- [Listed records]
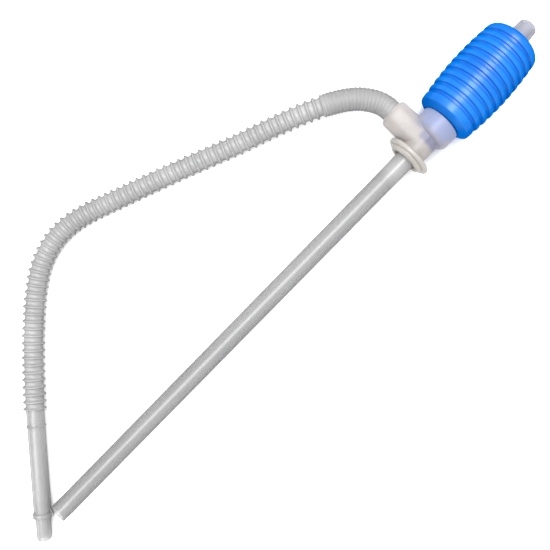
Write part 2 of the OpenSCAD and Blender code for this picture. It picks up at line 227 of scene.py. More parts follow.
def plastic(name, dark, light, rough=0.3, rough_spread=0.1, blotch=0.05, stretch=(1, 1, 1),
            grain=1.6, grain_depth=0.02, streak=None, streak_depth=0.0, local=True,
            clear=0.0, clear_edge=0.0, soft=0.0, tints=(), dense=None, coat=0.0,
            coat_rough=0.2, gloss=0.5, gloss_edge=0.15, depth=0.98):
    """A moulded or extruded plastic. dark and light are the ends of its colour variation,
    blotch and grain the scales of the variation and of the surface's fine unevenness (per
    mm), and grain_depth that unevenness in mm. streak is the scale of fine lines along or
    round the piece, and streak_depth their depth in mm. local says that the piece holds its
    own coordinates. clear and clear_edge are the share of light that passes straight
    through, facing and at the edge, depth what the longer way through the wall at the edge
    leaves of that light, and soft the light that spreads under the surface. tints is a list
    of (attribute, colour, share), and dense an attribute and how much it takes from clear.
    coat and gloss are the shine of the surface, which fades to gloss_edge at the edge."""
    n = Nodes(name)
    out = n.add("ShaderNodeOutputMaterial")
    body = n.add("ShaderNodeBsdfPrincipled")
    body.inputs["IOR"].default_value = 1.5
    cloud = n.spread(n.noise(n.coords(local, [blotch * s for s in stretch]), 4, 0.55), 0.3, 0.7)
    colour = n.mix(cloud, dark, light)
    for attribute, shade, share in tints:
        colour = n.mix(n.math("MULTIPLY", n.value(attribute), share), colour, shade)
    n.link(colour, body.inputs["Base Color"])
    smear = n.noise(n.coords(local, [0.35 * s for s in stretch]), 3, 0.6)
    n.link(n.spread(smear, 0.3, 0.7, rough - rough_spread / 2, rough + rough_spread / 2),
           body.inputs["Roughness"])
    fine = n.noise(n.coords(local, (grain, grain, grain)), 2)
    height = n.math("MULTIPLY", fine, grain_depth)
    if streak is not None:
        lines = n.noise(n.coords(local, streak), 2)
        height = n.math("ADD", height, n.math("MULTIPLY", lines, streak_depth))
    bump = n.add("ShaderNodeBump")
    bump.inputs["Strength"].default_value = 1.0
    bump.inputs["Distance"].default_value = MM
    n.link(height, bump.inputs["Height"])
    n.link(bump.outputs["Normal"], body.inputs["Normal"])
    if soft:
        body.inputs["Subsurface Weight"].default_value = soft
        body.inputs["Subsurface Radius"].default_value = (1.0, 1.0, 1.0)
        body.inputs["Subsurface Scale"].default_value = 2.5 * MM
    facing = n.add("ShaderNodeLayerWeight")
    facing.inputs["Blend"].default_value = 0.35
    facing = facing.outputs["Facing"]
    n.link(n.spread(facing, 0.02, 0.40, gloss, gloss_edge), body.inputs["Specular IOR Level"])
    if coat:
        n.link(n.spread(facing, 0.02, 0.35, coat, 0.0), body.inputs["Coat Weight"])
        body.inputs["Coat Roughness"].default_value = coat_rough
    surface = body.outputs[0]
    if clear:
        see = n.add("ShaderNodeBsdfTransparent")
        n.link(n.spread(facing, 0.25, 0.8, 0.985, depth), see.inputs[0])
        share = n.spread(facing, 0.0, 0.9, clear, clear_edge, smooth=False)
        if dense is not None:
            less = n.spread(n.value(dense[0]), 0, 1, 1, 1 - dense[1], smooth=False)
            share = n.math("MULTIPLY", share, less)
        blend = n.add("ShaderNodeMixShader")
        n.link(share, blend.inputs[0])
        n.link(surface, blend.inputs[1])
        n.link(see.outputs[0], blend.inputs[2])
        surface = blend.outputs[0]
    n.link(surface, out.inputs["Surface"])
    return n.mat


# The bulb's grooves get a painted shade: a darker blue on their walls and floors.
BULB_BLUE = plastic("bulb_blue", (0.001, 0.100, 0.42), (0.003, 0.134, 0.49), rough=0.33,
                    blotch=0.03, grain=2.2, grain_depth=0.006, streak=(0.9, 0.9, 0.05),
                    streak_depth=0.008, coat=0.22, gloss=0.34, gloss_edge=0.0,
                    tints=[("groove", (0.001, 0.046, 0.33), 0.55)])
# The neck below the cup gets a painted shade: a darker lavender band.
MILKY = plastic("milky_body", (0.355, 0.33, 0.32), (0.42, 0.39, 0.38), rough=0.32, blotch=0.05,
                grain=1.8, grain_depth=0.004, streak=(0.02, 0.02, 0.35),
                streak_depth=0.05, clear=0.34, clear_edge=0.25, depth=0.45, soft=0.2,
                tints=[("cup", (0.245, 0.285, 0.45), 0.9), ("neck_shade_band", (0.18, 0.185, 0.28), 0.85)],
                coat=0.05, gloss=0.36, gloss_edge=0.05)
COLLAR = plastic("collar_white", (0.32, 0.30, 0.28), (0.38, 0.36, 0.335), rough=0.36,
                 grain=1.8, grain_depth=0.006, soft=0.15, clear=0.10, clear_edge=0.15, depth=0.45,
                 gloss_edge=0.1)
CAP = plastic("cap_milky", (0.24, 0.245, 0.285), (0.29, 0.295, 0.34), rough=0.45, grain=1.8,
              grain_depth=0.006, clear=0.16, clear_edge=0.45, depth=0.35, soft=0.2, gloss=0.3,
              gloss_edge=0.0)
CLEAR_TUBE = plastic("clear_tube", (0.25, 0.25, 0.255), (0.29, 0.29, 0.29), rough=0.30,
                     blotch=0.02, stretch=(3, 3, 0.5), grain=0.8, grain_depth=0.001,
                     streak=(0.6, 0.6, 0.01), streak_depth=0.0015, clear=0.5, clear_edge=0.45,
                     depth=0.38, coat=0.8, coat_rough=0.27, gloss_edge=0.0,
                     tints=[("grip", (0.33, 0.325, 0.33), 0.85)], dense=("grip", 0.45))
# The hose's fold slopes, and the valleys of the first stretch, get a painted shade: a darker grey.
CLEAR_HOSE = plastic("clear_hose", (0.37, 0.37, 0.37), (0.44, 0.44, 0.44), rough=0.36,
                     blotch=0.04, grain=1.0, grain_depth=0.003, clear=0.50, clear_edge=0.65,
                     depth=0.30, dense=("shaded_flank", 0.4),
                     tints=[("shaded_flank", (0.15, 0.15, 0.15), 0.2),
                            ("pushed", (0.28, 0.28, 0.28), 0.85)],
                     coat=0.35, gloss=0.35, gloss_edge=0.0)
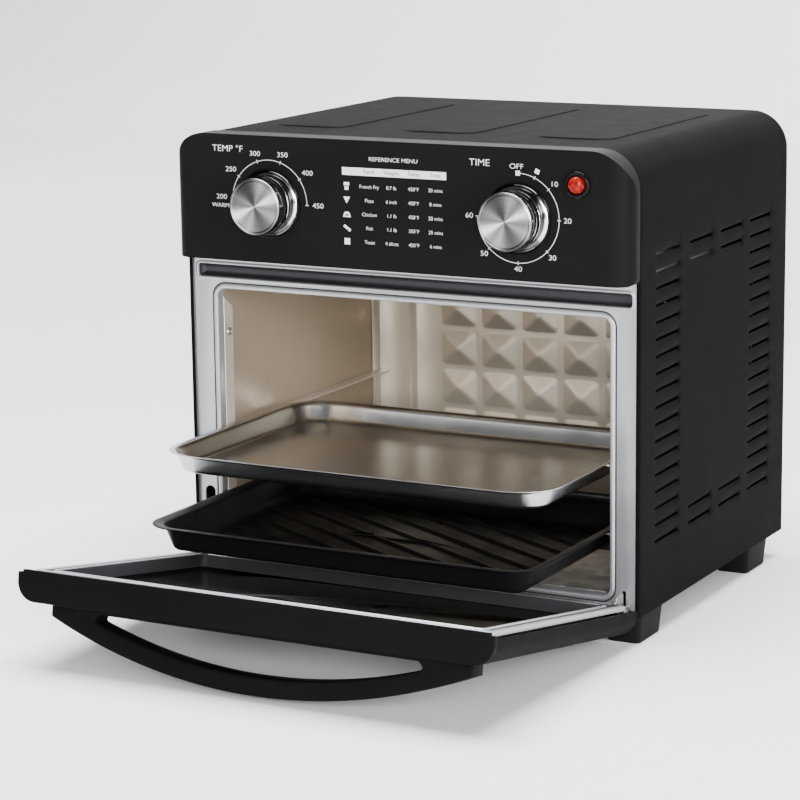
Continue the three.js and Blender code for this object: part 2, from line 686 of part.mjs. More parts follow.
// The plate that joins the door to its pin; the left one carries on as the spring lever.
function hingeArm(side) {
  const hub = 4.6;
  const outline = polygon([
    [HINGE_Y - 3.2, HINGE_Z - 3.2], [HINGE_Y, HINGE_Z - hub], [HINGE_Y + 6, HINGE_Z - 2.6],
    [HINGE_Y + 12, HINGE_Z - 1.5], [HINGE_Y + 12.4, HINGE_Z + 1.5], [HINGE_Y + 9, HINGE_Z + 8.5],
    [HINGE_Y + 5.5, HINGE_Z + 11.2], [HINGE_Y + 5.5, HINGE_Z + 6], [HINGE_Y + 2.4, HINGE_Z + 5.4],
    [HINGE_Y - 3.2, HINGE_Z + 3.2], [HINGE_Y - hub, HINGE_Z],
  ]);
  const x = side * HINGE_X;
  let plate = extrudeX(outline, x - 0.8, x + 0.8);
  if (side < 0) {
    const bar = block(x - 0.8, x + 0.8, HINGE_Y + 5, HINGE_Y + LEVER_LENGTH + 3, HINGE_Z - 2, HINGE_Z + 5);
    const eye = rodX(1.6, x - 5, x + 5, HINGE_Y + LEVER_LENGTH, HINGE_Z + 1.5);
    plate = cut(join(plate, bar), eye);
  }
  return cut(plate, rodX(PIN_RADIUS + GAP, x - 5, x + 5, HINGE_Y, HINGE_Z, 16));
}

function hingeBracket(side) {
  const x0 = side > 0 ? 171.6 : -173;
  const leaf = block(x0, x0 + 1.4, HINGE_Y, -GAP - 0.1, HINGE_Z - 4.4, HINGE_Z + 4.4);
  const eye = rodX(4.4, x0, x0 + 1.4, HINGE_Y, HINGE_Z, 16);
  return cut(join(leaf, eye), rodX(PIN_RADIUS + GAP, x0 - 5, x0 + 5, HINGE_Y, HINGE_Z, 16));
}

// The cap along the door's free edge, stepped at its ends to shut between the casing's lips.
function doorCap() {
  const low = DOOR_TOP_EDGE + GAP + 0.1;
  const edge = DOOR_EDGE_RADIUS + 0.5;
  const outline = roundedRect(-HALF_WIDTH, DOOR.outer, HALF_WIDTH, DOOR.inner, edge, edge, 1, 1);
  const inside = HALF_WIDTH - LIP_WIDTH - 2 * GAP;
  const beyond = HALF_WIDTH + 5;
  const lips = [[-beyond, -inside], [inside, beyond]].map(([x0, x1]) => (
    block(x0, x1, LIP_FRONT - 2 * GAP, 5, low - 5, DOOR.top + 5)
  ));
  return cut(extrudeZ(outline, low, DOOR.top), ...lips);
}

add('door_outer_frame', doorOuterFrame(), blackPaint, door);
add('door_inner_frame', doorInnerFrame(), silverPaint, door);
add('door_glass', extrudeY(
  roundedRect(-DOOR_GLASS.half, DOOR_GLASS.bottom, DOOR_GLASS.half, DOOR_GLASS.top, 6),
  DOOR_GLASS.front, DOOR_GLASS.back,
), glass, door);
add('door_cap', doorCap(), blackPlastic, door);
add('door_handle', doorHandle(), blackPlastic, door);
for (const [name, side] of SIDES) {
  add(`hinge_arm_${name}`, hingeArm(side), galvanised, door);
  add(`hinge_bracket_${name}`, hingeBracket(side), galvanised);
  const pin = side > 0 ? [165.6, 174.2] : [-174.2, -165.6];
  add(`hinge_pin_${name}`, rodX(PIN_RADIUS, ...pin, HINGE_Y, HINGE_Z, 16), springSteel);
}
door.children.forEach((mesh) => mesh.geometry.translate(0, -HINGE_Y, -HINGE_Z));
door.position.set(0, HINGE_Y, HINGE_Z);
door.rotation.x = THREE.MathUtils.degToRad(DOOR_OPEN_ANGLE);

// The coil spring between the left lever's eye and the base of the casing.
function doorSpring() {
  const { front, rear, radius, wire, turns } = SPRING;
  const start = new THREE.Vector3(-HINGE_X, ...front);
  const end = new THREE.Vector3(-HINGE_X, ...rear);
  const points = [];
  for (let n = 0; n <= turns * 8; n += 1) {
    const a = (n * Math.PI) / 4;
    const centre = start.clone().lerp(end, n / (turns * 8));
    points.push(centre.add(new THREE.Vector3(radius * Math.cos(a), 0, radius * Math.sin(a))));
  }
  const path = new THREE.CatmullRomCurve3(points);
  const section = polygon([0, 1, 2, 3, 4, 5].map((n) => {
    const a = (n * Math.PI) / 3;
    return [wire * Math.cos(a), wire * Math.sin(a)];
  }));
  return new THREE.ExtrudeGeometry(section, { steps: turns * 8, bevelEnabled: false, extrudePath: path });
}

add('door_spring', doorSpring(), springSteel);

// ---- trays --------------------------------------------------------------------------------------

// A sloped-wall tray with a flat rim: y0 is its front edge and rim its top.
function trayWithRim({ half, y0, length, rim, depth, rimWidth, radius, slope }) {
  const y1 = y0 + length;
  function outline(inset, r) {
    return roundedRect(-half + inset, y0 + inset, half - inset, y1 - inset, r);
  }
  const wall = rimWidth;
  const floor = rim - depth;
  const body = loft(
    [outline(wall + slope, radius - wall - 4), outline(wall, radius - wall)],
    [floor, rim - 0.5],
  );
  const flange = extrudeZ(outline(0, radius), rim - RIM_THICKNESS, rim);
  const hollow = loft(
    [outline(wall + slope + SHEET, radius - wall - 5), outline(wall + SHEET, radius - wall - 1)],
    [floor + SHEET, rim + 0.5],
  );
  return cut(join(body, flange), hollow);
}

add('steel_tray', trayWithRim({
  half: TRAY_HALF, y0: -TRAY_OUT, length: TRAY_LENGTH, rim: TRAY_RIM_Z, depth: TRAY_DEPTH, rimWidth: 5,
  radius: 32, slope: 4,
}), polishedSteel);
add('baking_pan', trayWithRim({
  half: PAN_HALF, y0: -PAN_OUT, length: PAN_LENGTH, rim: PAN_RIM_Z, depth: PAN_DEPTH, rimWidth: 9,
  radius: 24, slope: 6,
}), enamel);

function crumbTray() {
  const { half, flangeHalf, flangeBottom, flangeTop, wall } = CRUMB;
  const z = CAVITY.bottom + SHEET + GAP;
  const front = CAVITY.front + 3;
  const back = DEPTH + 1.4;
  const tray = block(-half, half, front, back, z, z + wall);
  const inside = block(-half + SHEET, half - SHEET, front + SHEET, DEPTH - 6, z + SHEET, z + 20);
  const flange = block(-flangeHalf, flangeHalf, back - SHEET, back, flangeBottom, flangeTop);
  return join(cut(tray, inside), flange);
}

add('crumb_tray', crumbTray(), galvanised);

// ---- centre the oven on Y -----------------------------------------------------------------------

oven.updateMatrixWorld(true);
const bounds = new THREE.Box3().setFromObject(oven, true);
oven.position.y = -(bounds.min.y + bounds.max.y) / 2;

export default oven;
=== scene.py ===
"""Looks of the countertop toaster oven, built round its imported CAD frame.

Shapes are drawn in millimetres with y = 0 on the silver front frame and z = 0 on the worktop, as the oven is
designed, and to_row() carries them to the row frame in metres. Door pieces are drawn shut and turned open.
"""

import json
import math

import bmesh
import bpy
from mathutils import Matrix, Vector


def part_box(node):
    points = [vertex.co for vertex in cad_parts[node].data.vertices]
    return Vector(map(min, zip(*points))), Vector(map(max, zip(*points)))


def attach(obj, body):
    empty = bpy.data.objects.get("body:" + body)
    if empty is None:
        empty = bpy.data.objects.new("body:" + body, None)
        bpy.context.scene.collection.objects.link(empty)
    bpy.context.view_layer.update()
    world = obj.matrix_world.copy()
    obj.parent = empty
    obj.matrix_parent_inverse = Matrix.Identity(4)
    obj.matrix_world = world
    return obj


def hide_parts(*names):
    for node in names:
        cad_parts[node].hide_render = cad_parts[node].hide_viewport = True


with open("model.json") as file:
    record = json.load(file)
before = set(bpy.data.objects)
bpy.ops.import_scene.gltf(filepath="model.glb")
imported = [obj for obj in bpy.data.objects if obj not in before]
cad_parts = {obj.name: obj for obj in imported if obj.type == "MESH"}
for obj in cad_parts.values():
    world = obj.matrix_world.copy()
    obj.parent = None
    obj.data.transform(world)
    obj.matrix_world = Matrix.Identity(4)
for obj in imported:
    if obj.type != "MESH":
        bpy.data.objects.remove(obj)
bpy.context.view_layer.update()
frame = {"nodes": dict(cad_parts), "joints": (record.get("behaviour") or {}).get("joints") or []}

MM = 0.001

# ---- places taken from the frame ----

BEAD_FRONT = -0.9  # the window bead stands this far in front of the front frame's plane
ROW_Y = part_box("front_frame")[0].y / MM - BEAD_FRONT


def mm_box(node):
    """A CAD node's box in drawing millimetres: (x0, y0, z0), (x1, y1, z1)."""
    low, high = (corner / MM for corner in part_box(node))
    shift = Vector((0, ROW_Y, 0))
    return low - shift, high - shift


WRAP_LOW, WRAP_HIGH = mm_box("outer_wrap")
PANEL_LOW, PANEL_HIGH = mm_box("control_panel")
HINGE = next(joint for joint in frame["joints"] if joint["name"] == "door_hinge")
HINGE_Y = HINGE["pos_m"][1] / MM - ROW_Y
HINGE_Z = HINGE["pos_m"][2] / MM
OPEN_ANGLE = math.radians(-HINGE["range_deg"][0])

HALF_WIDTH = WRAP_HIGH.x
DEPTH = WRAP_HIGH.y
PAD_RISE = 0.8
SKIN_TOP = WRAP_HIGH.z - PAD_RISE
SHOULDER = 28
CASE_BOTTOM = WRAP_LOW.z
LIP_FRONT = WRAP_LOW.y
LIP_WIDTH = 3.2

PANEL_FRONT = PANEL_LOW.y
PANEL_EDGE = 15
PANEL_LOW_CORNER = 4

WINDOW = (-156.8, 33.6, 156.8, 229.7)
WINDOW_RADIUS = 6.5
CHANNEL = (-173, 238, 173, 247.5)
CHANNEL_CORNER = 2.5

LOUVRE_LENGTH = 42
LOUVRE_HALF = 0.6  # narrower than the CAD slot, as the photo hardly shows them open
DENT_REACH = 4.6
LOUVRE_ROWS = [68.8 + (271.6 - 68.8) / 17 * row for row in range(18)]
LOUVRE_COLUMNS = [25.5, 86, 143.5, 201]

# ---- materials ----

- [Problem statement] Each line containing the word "model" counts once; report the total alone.

- [Answer for the task] 2